Танька вдруг резко отстранилась, посмотрела на него округлившимися испуганными глазами и помотала головой.

Генрих стоял в недоумении, в растерянности, не смея произнести ни слова.

Таня все мотала и мотала головой, словно лошадь, отгоняющая назойливого слепня.

Наконец Генрих спросил:

— Почему? Почему? Я ничего не понимаю…

— Я не могу… — произнесла она шепотом.

— Не можешь?

— Не могу… не могу… — тихо твердила Таня, опустив голову, сжав кулачки.

— Должна же быть какая-то причина! — Он взял ее руки, пытаясь разжать пальцы, но кулаки были так судорожно сжаты, что он побоялся причинить ей боль.

— Не могу… — еле слышно проговорила Таня еще раз.

— Это из-за мамы? — попробовал догадаться Генрих.

— Нет, нет, она ни при чем, я все понимаю…

— Тогда что же тебя удерживает? Я слишком стар для тебя? Скажи, скажи мне!

— Ты стар?! — недоуменно воскликнула Таня. — Да ты моложе всех молодых! Я люблю тебя, я так давно ждала тебя…

«Господи, Господи, Господи, — твердила она про себя, — если я скажу ему все, он отвернется, откажется от меня. Если я скрою сейчас беременность — он бросит меня позже… Что мне делать, если я люблю его, я хочу его, я больше не могу, не хочу отказываться от своего счастья…»

И вдруг, словно черт нашептал, пришла простая до примитивности мысль: пропади все пропадом! провались в тартарары! будь что будет! час — да мой!

Таня бросилась к Генриху, обняла, прижалась. Он, не в силах более сдерживаться, легко поднял ее на руки и отнес на кровать…

Все, что было с ней раньше, что испытала она с другим мужчиной, — была прежняя жизнь. Тогда она думала только о себе, о своем влечении и сладостном чувстве удовлетворения.

Сейчас все было по-другому: она возносилась на вершину блаженства и с радостью и нежностью ощущала и его восторг от близости с ней. Ей хотелось сделать для него все-все, чтобы он испытал те же чувства, что и она.

Прошел день, наступал вечер…

Таня и Генрих все еще оставались в постели, отгородившись от будней и реальности неиссякаемой нежностью.

Буря промчалась, снег прекратился и снова пошел, пушистый, ленивый, он падал так медленно, что успевал растаять у самой земли…

— Значит, ты согласна, мое чудо, моя радость? — спросил Генрих, целуя Таню.
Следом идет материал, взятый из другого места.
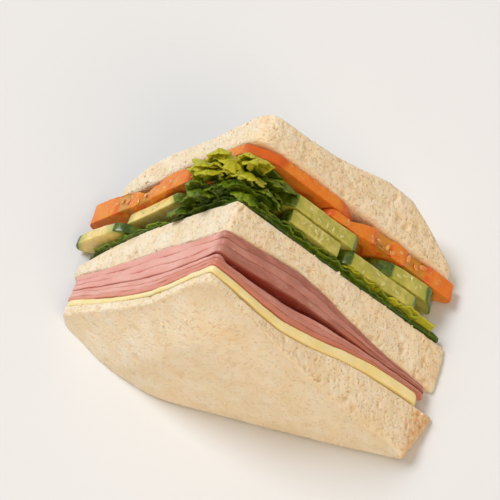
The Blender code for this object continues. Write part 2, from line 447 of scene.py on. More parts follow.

— Прошу тебя, не будем сейчас об этом.

— Но я должен, я просто обязан поговорить с Митей и Сашенькой.

Танька вскочила, села на кровати.

— Если ты хоть словом обмолвишься — я не знаю, что сделаю!

— Родная моя, любимая, ты пойми, что через две, максимум через три недели я должен уехать. Наша встреча, наша любовь не может остаться просто эпизодом!

Танька твердила только одно:

— Не сейчас, не сейчас…

— Как же я посмотрю в глаза твоим родителям? Ты об этом подумала? Что я им скажу?

— Ты им ничего не скажешь. Я скажу сама, когда придет время.

— То есть когда я уеду? Так надо тебя понимать? — волновался Генрих, совсем запутавшись в куче домыслов, которые приходили в голову.